Over the past year, mental health care has recently been in the news mostly for negative reasons. But in 2013 and 2014, there has been an uptick in the number of incidents where a black mentally unstable individual met with a violent death. From the Philadelphia Naval Yard shootings, to the schizophrenic mother shot by police in D.C. and now possibly the missing young Michigan doctor. Black mental health care and access to black providers is an important subject. The stereotypical imagery of a person who goes to a mental health provider is that he or she can’t cope or is just crazy. Those stereotypes become even more heightened when elements of race are introduced. But what about the investment that a black mental health care provider must make. Full education and licensure can be a grueling task for any individual but do black mental health professionals face a harder challenge? Many of those successful in their fields have stories of institutional racism, stress and, in many cases, a poor rate of insurance reimbursement when dealing with black patients.
Black Mental Health Providers: Challenges
There are many challenges that confront black mental health providers and black clients. Rolling out did a survey of 20 health care professionals and identified major challenges and concerns:
1) Black men are half as likely to get mental healthcare services.

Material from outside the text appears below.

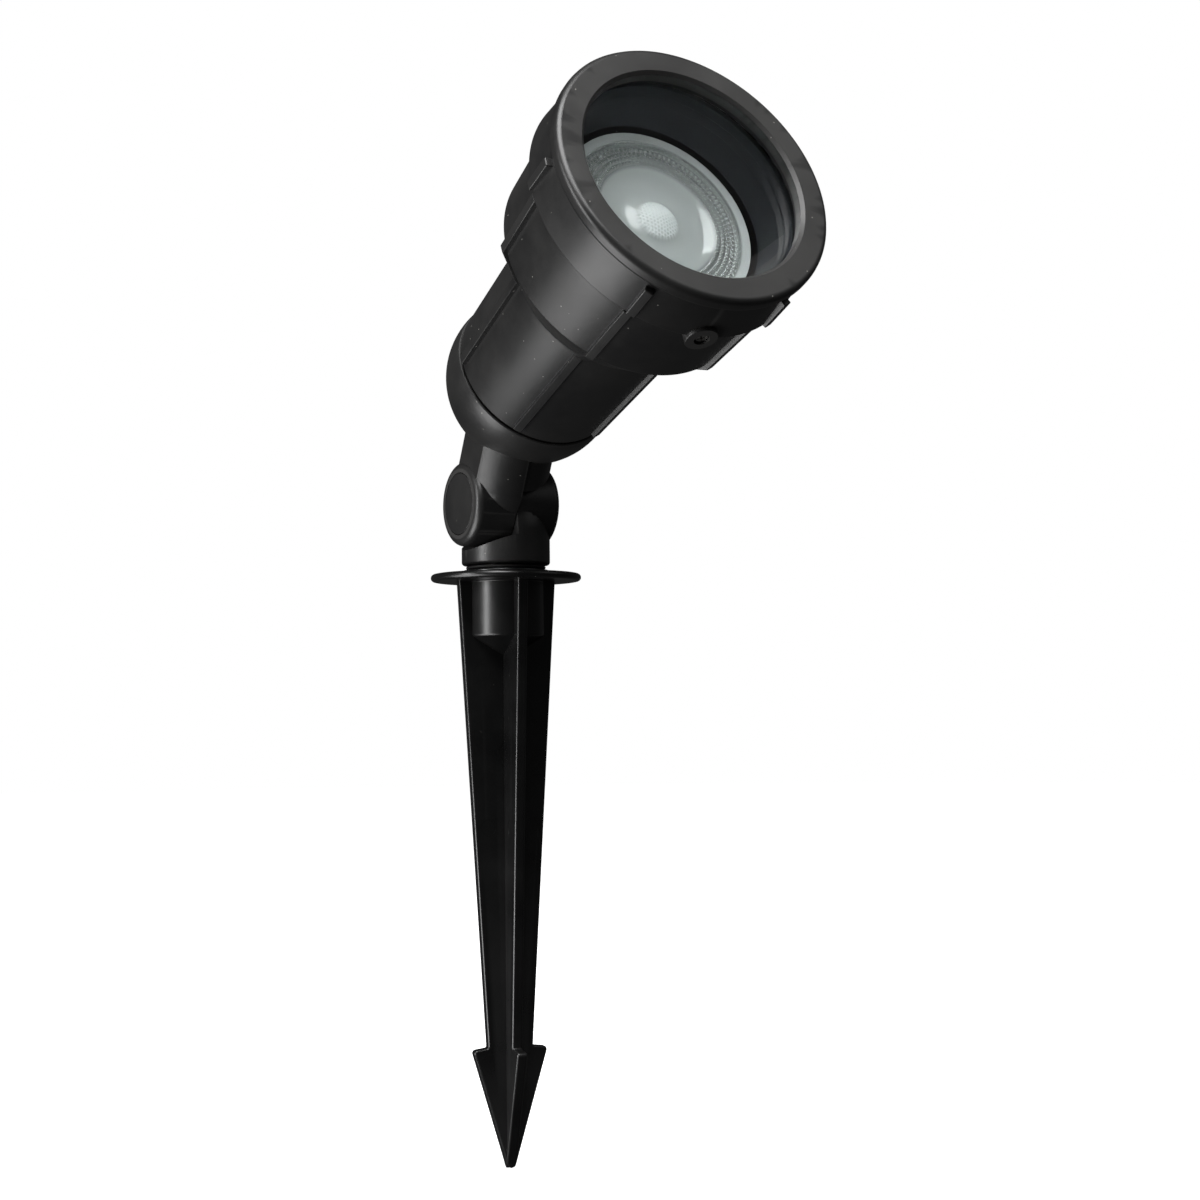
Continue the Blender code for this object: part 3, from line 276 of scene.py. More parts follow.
def add_mesh(name, bm, place=None):
    bmesh.ops.recalc_face_normals(bm, faces=bm.faces)
    mesh = bpy.data.meshes.new(name)
    bm.to_mesh(mesh)
    bm.free()
    if place is not None:
        mesh.transform(place)
    obj = bpy.data.objects.new(name, mesh)
    bpy.context.scene.collection.objects.link(obj)
    return obj


def rounded(corners):
    """Points of an open outline with arcs at its corners. A corner is (x, y, radius)."""
    points = []
    for index, (x, y, radius) in enumerate(corners):
        here = Vector((x, y))
        inner = 0 < index < len(corners) - 1
        if not inner or radius == 0.0:
            points.append((x, y))
            continue
        back = Vector(corners[index - 1][:2]) - here
        on = Vector(corners[index + 1][:2]) - here
        bend = back.angle(on)
        reach = min(radius / math.tan(bend / 2), 0.49 * back.length, 0.49 * on.length)
        start = here + back.normalized() * reach
        end = here + on.normalized() * reach
        true_radius = reach * math.tan(bend / 2)
        centre = here + (back.normalized() + on.normalized()).normalized() * (
            true_radius / math.sin(bend / 2))
        first = start - centre
        turn = first.angle_signed(end - centre)
        for step in range(CORNER_STEPS + 1):
            angle = -turn * step / CORNER_STEPS
            swung = Vector((first.x * math.cos(angle) - first.y * math.sin(angle),
                            first.x * math.sin(angle) + first.y * math.cos(angle)))
            points.append(tuple(centre + swung))
    return points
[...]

When treated they are often under diagnosed or misdiagnosed.
2) Obamacare overall will have a more positive effect on mental health care
3) Obamacare has not helped in increasing the rate of return on my educational investment.
4) Seventy percent do not accept Medicare/Medicaid
5) Eighty percent take no insurance. Patients must pay out of pocket
6) Fifty percent attend professional events or certification classes within the last year
7) Thirty percent are members of black professional organizations
8) The biggest reason black professionals do not accept Medicaid/Medicare is the reimbursement to providers is too low.

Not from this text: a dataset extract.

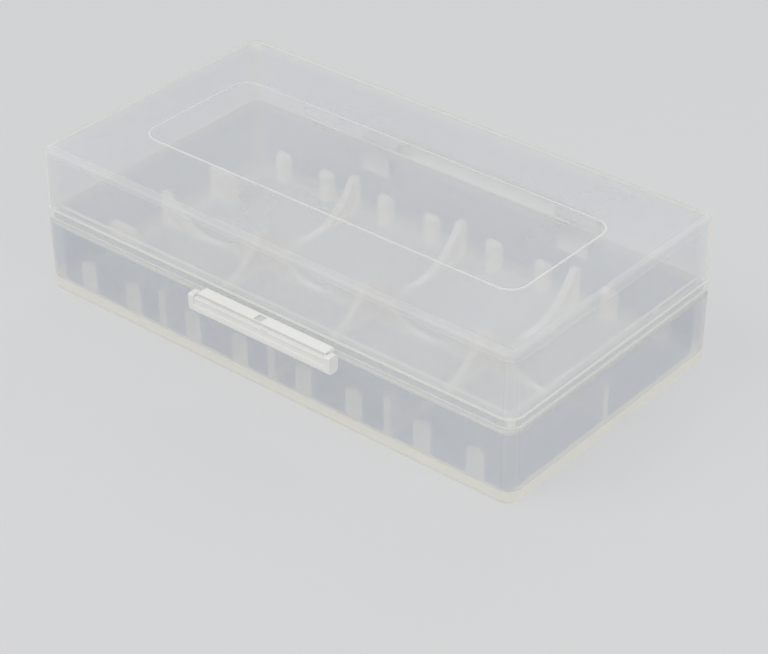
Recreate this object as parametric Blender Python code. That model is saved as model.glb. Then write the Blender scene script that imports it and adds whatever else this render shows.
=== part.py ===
"""Hinged battery case: a ribbed tray, a lid on a snap hinge and a latch flap.

Metres, +Z up. The origin is the middle of the tray's underside, X runs along the
case, the latch faces -Y and the hinge is at +Y. The lid is modelled closed.
"""
import math

import bmesh
import bpy
from mathutils import Matrix, Vector

# Outer shell of the closed case
case_length = 0.0760
case_width = 0.0406
case_height = 0.0208
parting_height = 0.0105
wall = 0.0013
floor = 0.0009
roof = 0.0009
corner_radius = 0.0019
edge_radius = 0.0007
rim_round = 0.0004
draft = 0.0001
inner_corner_radius = 0.0008
inner_edge_radius = 0.0004
clearance = 0.0003

# Tongue on the tray's rim that the lid's rebate drops over
tongue_height = 0.0010
tongue_thickness = 0.0005

# Cradle that holds two long cells lengthways or four short cells crossways
saddle_share = 0.99
scallop_share = 0.973
cradle_lift = 0.0003
divider_thickness = 0.0011
spine_thickness = 0.0010
cradle_tip_height = 0.0063
end_tip_height = 0.0058
rib_sink = 0.0004

# Bumper pegs on the long walls, a pair to each pocket
peg_radius = 0.0013
peg_height = 0.0052
peg_spread_share = 0.216
peg_top_round = 0.0006

# Stops on the left end wall that keep a long cell from sliding
stop_length = 0.0044
stop_height = 0.0054
stop_thickness = 0.0011
stop_corner_radius = 0.0015

# Raised pad on top of the lid
pad_end_margin = 0.0080
pad_side_margin = 0.0104
pad_radius = 0.0025
pad_rise = 0.00015

# Snap latch at the front: a shelf on the lid, a flap below it, a catch on the tray
latch_offset = 0.0012
latch_width = 0.0228
shelf_depth = 0.0017
shelf_root = 0.0006
shelf_edge = 0.0003
shelf_edge_round = 0.0001
gate_size = 0.0012
gate_corner = 0.00015
gate_depth = 0.0002
gate_offset = -0.0006
tab_width = 0.0009
tab_offset = 0.0011
flap_step = 0.0003
flap_height = 0.00195
lip_thickness = 0.0009
lip_edge = 0.0003
bead_depth = 0.00015
bead_height = 0.0011
bead_round = 0.0004
cheek_thickness = 0.0008
cheek_back = 0.0005
cheek_round = 0.0006
catch_width = 0.0150
catch_drop = 0.0003
catch_thickness = 0.00045
hook_bite = 0.0004
hook_thickness = 0.00045
hook_lead = 0.0002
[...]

9) Fifteen percent stated that Medicaid patients are often non compliant with their treatment plan and consistency of therapy.
Mental health care is just as important as physical health care but it is often neglected. The media report more frequently that suicide among young black males has increased as society becomes more socially fragmented and poverty increases. In addition, the issues of sexual orientation among black males and females are becoming more prevalent in the nation. Black people can no longer afford to neglect depression, autism or other disorders because of cultural shame.